Chacun doit accepter son lot de solitude inévitable, [...] nous ne devons pas nous laisser détruire par le désir d'échapper à cette solitude. Appuyée contre l'abreuvoir au fond de cette vallée, j'entendais le vent et la respiration du chien et du cheval. Les souvenirs de tous les gens que j'avais connus m'ont traversé l'esprit avant de se perdre dans l'air, avec l'impression que l'écho de leurs voix ressemblait aux voix des oiseaux et des animaux - Dalva
Grâce à la solitude vécue dans la nature, l’on comprend que fuir la solitude c’est avant tout renoncer à connaître l’harmonie universelle. La marche s’ouvre sur une communion avec la nature qui replace l’individu parmi le vivant.

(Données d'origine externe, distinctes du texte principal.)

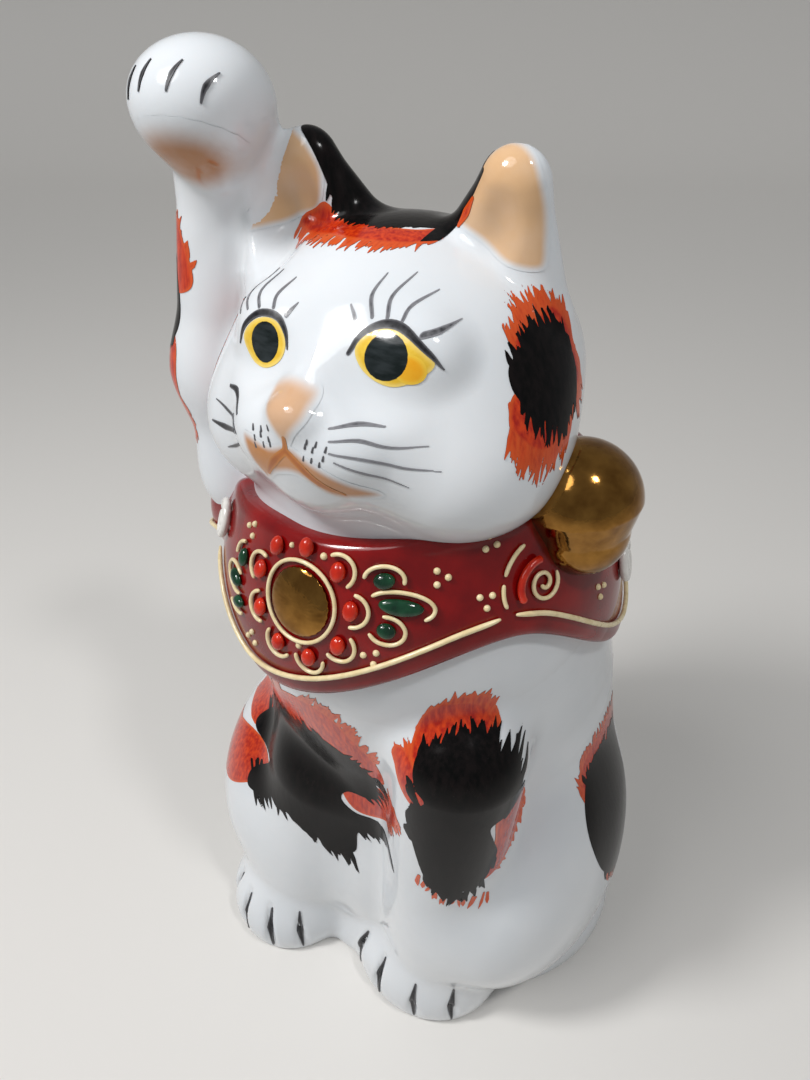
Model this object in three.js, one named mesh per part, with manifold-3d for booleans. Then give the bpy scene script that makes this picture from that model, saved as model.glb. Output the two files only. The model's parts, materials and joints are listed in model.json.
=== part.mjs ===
// Seated beckoning cat in glazed porcelain, right paw raised beside the ear.
// Millimetres. +Z is up, the cat faces -Y, its left side is +X, the table is z = 0.
import * as THREE from 'three';
import Module from 'manifold-3d';

const wasm = await Module();
wasm.setup();

// Driving dimensions
const WALL = 5;              // slip-cast porcelain wall
const GAP = 0.3;             // clearance kept between two pieces
const FACET_SAG = 0.35;      // room for the flats of a faceted surface
const SEAM_Z = 156;          // height of the luted neck seam
const HEAD_Z = 185;          // middle of the skull
const HEAD_Y = -15.5;
const ARM_FOOT_Z = 137;      // the raised arm is luted on above this height
const NECK_Y = -12;          // middle of the neck seam
const BIB_THICK = 2.9;
const CHEST_Y = -8;          // upright axis that bearings on the chest turn about
const VENT_R = 9;            // drain hole under the body
const VENT_Y = 24;
const TRAIL_R = 0.65;         // half width of a trailed slip line
const THIN_R = 0.5;          // and of the finer lines of the ornament
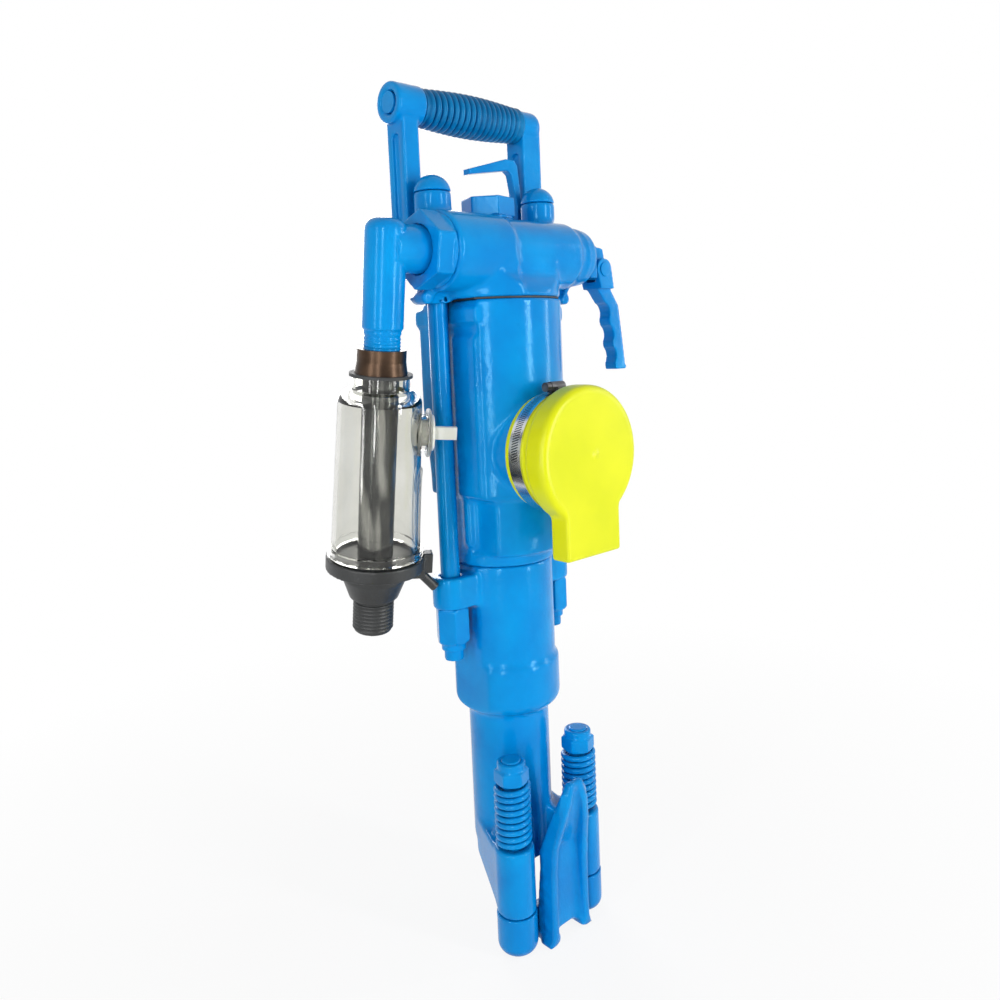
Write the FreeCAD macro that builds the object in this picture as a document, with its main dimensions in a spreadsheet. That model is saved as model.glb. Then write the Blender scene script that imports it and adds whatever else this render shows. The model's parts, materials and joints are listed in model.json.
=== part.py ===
"""Pneumatic rock drill, hand-held sinker pattern, as an assembly of separate pieces.

Millimetres. Z is the drill's own axis and points up to the hand grip, X runs along the grip
and the throttle barrel, -Y is the front with the exhaust and the steel retainer. The origin is
the centre of the mouth that takes the drill steel.
"""
import FreeCAD, Part
import math
import os
import Sketcher
from FreeCAD import Placement, Rotation, Vector

SIZES = {
    # Clearances and the overrun of every cut
    "running_gap": 0.3,
    "seat_gap": 0.05,
    "overrun": 1.0,
    # Tie bolts along the two sides
    "rod_radius": 7.0,
    "rod_offset": 51.0,
    "rod_head_radius": 13.0,
    "rod_head_height": 12.0,
    "rod_stub": 13.0,
    "nut_flats": 22.0,
    "nut_height": 26.0,
    # Front head: nose, barrel, band, collar and ears
    "nose_radius": 28.0,
    "nose_height": 14.0,
    "barrel_radius": 30.5,
    "barrel_height": 118.0,
    "band_radius": 40.0,
    "band_height": 38.0,
    "band_round": 9.0,
    "band_half_width": 35.5,
    "collar_radius": 37.5,
    "head_height": 231.0,
    "ear_height": 23.0,
    "ear_drop": 5.0,
    "ear_radius": 13.5,
    # Mouth for the drill steel
    "mouth_radius": 13.5,
    "mouth_length": 20.0,
    "nose_bush_wall": 6.5,
    "steel_flats": 22.0,
    "steel_play": 0.4,
    # Rotating chuck and its hexagon bush
    "chuck_radius": 25.5,
    "chuck_length": 175.0,
    "chuck_bush_radius": 19.0,
    "chuck_bush_length": 77.0,
    "spacer_wall": 6.0,
    "spline_width": 5.0,
    "spline_depth": 2.5,
    "spline_length": 34.0,
    # Cylinder
    "bore_radius": 31.5,
    "stroke": 55.0,
    "cylinder_height": 190.0,
    "cylinder_radius": 50.5,
    "cylinder_half_width": 40.5,
    "core_radius": 37.5,
    "skirt_height": 50.0,
    "foot_flange_radius": 39.5,
    "foot_flange_height": 9.0,
    "apron_radius": 47.5,
    "apron_half_width": 34.0,
    "apron_front": 14.0,
    "apron_height": 9.0,
    "lip_radius": 57.0,
    "lip_half_width": 43.0,
    "lip_height": 11.0,
    "lip_drop": 5.0,
    "lip_front": 31.0,
    "pad_thickness": 1.8,
    "pad_low": 52.0,
    "pad_high": 165.0,
    "pad_front": 27.0,
    "pad_back": 2.0,
    "back_reach": 37.5,
    "back_foot_reach": 30.0,
    "back_taper": 62.0,
    "back_radius": 55.3,
    "rib_radius": 5.5,
    "rib_front": 6.5,
    "rib_start": 15.0,
    "dowel_radius": 4.2,
    "dowel_height": 10.0,
    # Exhaust port and muffler
    "port_height": 82.5,
    "port_radius": 36.0,
    "port_hole_radius": 20.0,
    "port_reach": 72.0,
    "sleeve_start": 51.0,
    "sleeve_wall": 4.5,
    "muffler_radius": 47.0,
    "muffler_back": 77.5,
    "muffler_front": 94.5,
    "muffler_wall": 3.0,
    "muffler_round": 5.0,
    "nozzle_width": 53.0,
    "nozzle_depth": 15.5,
    "nozzle_drop": 69.0,
    "clamp_width": 11.0,
    "clamp_thickness": 1.4,
    "clamp_start": 57.0,
    "clamp_screw_radius": 3.6,
    "clamp_screw_length": 13.0,
    "clamp_head_radius": 3.2,
    "clamp_head_length": 4.0,
    # Valve gear stack in the cylinder's counterbore
    "stack_radius": 36.0,
    "chest_height": 17.0,
    "chest_recess": 6.0,
    "valve_outer": 29.0,
    "valve_inner": 20.0,
    "valve_height": 3.4,
    "cover_height": 9.0,
    "ratchet_tooth_radius": 30.5,
    "ratchet_crest_radius": 27.6,
    "ratchet_teeth": 16,
    # Rifle bar, pawls and rifle nut
    "rifle_radius": 10.0,
    "rifle_root_radius": 8.4,
    "rifle_flutes": 6,
    "rifle_length": 120.0,
    "rifle_lead": 860.0,
    "rifle_head_radius": 24.0,
    "rifle_head_height": 12.0,
    "rifle_play": 0.5,
    "pawl_width": 6.0,
    "pawl_length": 8.0,
    "pawl_height": 10.0,
    "nut_outer_radius": 17.0,
    "nut_length": 33.0,
    # Blow tube down the axis
    "tube_radius": 3.0,
    "tube_wall": 0.8,
    "tube_play": 0.9,
    # Piston and guide
    "piston_play": 0.3,
    "piston_head_length": 50.0,
    "piston_stem_radius": 17.4,
    "strike_gap": 6.0,
    "piston_chamfer": 2.0,
    "guide_length": 37.0,
    # Back head
    "gasket_thickness": 1.0,
    "neck_radius": 50.0,
    "neck_half_width": 48.0,
    "neck_height": 25.0,
    "rod_groove_gap": 2.0,
    "rod_groove_height": 15.0,
    "column_top": 495.5,
    "throttle_front": 18.0,
    "throttle_level": 453.5,
    "throttle_left_radius": 27.0,
    "throttle_left_end": 64.2,
    "throttle_step": 13.0,
    "throttle_right_radius": 25.0,
    "throttle_right_end": 65.5,
    "end_boss_radius": 21.6,
    "end_boss_length": 12.5,
    "end_boss_round": 8.0,
    "ridge_front": 9.2,
    "ridge_back": 33.0,
    "ridge_left": 64.5,
    "ridge_right": 71.0,
    "ridge_low": 438.0,
    "ridge_top": 466.0,
    "lobe_reach": 72.0,
    "lobe_inner": 46.0,
    "lobe_low": 419.0,
    "lobe_front": 9.0,
    "lobe_back": 6.0,
    "ring_boss_radius": 4.6,
    "ring_boss_hole": 2.3,
    "ring_boss_height": 3.0,
    "ring_boss_out": 67.5,
    "ring_boss_level": 423.0,
    # Hexagon plug on the axis
    "plug_flats": 34.0,
    "plug_boss_radius": 19.2,
    "plug_boss_top": 480.0,
    "plug_washer": 1.5,
    "plug_head_height": 13.5,
    "plug_shank_radius": 8.0,
    "plug_shank_length": 16.0,
    # Throttle valve, lever and pin
    "valve_radius": 9.2,
    "valve_port_radius": 6.0,
    "valve_left_end": 18.0,
    "block_start": 79.0,
    "block_half_thickness": 10.0,
    "block_low": 438.0,
    "block_top": 462.5,
    "block_neck": 87.0,
    "tongue_half_thickness": 4.5,
    "lever_pin_out": 95.5,
    "lever_pin_level": 445.0,
    "lever_pin_radius": 3.5,
    "lever_pin_head": 5.6,
    "lever_pin_proud": 1.0,
    "lever_eye_radius": 8.6,
    "lever_half_thickness": 6.0,
    "lever_root_level": 430.0,
    "lever_root_inner": 91.0,
    "lever_root_outer": 106.5,
    "lever_knee_level": 417.0,
    "lever_knee_inner": 101.8,
    "lever_knee_outer": 115.8,
    "lever_mid_level": 392.0,
    "lever_mid_inner": 107.6,
    "lever_mid_outer": 119.6,
    "lever_tip_level": 366.0,
    "lever_tip_inner": 110.8,
    "lever_tip_outer": 122.6,
    "lever_lip": 1.8,
    "lever_scallop_radius": 9.0,
    "lever_scallop_depth": 1.8,
    "lever_scallops": 3,
    # Hand grip
    "grip_back": 22.5,
    "grip_level": 558.4,
    "grip_rod_radius": 7.2,
    "boss_left_radius": 14.1,
    "boss_right_radius": 12.2,
    "boss_left_round": 1.5,
    "boss_right_round": 7.0,
    "boss_left_end": 68.2,
    "boss_left_inner": 44.2,
    "boss_right_inner": 51.0,
    "boss_right_end": 71.4,
    "arm_left_inner": 49.5,
    "arm_right_inner": 51.0,
    "arm_left_thickness": 14.0,
    "arm_right_thickness": 19.3,
    "arm_half_depth": 9.5,
    "arm_slot_depth": 3.0,
    "arm_slot_width": 8.0,
    "arm_slot_low": 482.0,
    "arm_slot_high": 534.0,
    "boss_ring_radius": 9.2,
    "boss_ring_depth": 1.5,
    "sleeve_gap": 0.4,
    "sleeve_end_radius": 13.4,
    "sleeve_mid_radius": 15.6,
    "sleeve_groove_radius": 2.0,
    "sleeve_groove_margin": 4.5,
    "sleeve_grooves": 15,
    # Trigger lever under the grip
    "trigger_back": 16.6,
    "trigger_half_thickness": 3.5,
    "trigger_pivot_out": 45.2,
    "trigger_pivot_level": 474.0,
    "trigger_pin_radius": 2.5,
    "trigger_hub_radius": 5.5,
    "trigger_tip_out": -5.0,
    "trigger_tip_level": 517.0,
    "trigger_tip_height": 4.0,
    "trigger_top_level": 530.0,
    "trigger_stem_width": 5.8,
    "trigger_finger_height": 8.5,
    "trigger_lug_height": 15.0,
    "trigger_lug_width": 9.6,
    # Air inlet: gland nut and elbow
    "spigot_radius": 20.5,
    "spigot_end": 72.0,
    "spigot_hole_radius": 8.0,
    "gland_flats": 46.0,
    "gland_start": 66.0,
    "gland_end": 80.0,
    "gland_lip": 2.5,
    "gland_washer_radius": 25.0,
    "stub_radius": 16.0,
    "stub_collar_radius": 19.6,
    "stub_collar_length": 3.2,
    "inlet_seal_thickness": 2.0,
    "pipe_out": 105.0,
    "pipe_radius": 13.6,
    "pipe_top": 18.6,
    "pipe_round": 8.0,
    "pipe_smooth": 52.0,
    "pipe_bore": 9.0,
    "thread_radius": 12.4,
    "thread_pitch": 2.3,
    "thread_depth": 0.9,
    "thread_turns": 6,
    "strainer_wall": 1.0,
    "strainer_length": 34.0,
    "inlet_tilt": 8.8,
    # Line lubricator, measured down from the barrel axis
    "collar_ring_radius": 16.2,
    "collar_ring_top": 64.5,
    "collar_ring_length": 16.0,
    "collar_ring_step": 1.2,
    "upper_gasket_radius": 20.8,
    "upper_gasket_thickness": 2.0,
    "cup_neck_radius": 19.4,
    "cup_neck_length": 8.5,
    "cup_shoulder_drop": 9.0,
    "cup_shoulder_radius": 27.8,
    "cup_bottom_radius": 30.0,
    "cup_length": 122.0,
    "cup_wall": 2.6,
    "cup_rim_radius": 32.6,
    "cup_rim_height": 5.0,
    "oil_tube_radius": 12.2,
    "oil_tube_wall": 1.2,
    "base_ring_thickness": 1.8,
    "base_flange_radius": 33.4,
    "base_flange_height": 9.0,
    "base_body_radius": 22.0,
    "base_body_drop": 21.0,
    "nipple_radius": 13.2,
    "nipple_length": 25.0,
    "side_turn": 31.0,
    "filler_drop": 120.0,
    "filler_boss_radius": 12.5,
    "filler_hole_radius": 9.0,
    "filler_boss_reach": 31.5,
    "filler_gasket_thickness": 1.5,
    "filler_flange_radius": 13.0,
    "filler_flange_thickness": 3.0,
    "filler_shank_length": 8.0,
    "filler_tab_length": 16.0,
    "filler_tab_width": 8.5,
    "filler_tab_thickness": 4.0,
    "oil_boss_half_width": 6.5,
    "oil_boss_reach": 34.5,
    "oil_block_reach": 39.5,
    "oil_block_half_width": 5.0,
    "oil_block_rise": 1.5,
    "oil_block_hang": 3.5,
    "oil_screw_radius": 3.3,
    "oil_screw_start": 31.5,
    "oil_screw_drop": 220.0,
    "oil_screw_length": 15.5,
    # Steel retainer and its sprung bolts
    "side_bolt_out": 34.9,
    "side_bolt_front": 38.8,
    "side_boss_radius": 14.4,
    "side_boss_low": 19.0,
    "side_boss_high": 30.5,
    "web_half_width": 13.5,
    "web_low": 26.0,
    "web_high": 62.0,
    "wall_low": 0.0,
    "wall_inset": 0.1,
    "side_bolt_radius": 7.0,
    "side_head_radius": 14.8,
    "side_head_height": 30.0,
    "side_head_round": 8.0,
    "side_bolt_top": 95.0,
    "side_nut_height": 16.0,
    "spring_radius": 11.4,
    "spring_wire": 1.95,
    "spring_turns": 8,
    "spring_closed_gap": 0.45,
    "retainer_pin_level": 34.0,
    "retainer_pin_radius": 5.0,
    "retainer_hub_radius": 9.0,
    "retainer_hub_half": 19.8,
    "retainer_thickness": 6.0,
    "retainer_foot_front": 55.0,
    "retainer_mid_front": 53.0,
    "retainer_mid_level": 22.0,
    "retainer_top_front": 69.0,
    "retainer_top_level": 76.0,
    "retainer_half_width": 19.5,
    "retainer_top_half_width": 7.0,
    "retainer_rib_out": 11.5,
    "retainer_rib_width": 4.5,
    "retainer_rib_height": 5.0,
    "claw_level": 48.0,
    "claw_out": 23.0,
    "claw_width": 7.5,
    "claw_reach": 12.0,
    "claw_thickness": 6.5,
    "claw_notch_radius": 14.6,
}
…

Dalva en fait l’expérience et l’exprime ; le sentiment de la nature se mêle à la nostalgie pour créer une danse lente et profonde qui fait surgir le passé dans le présent dans l’explosion d’un sentiment ineffable et silencieux
J’ai commencé à me promener à ton âge tout simplement parce que la nature semblait absorber le poison qui étant en moi - Paul
Par ailleurs, la marche s’ouvre aussi sur l’introspection ce qui teinte le roman d’une magnifique nostalgie comme si Harrison avait l’ambition de remplacer, pour un instant, les promenades. Le rythme plus lent des pas qui contraste avec celui d’un cheval ou d’une Ford, permet de prendre le temps de guérir. Paul le reconnaît et le transmet à Dalva qui vient de perdre son bébé : « Je me débarrasse du bébé en marchant […] quand le rythme de la marche s’est instauré et que je me suis sentie apaisée ». Ainsi, l’homme se soigne en parcourant, il mime la fuite en avant, mêlant bien-être et cette étrange sensation de comprendre la terre.
O Mitakuye Oyasin
Enfin, ce roman démontre que le spirituel ne vient pas d’une non connaissance mais justement d’un rapport réel à la nature. Dans la pensée amérindienne être pierre, être fleuve, être bête sont autant de modes d’être rassemblés sur une même scène ontologique - cette reconnaissance est une façon d’honorer d’autres styles d’être dans le sensible et de cultiver les relations entre humains et non humains. La salutation lakota "O Mitakuye Oyasin" (à toutes mes relations) veux dire que tout est reliés. Ainsi, cette littérature empreinte de la philosophie sioux semble écouter les choses et employer son effort à comprendre ce qui ne parle pas et pourtant signifie. En effet, lorsque Dalva habite proche du Pacifique, elle l'écoute pendant des jours et des nuits, et se met à imaginer un langage commun, « peut-être un langage non verbal, frisant la folie, le murmure du sang dans les veines, le chuintement de l’eau qui reflue » mais un langage malgré tout.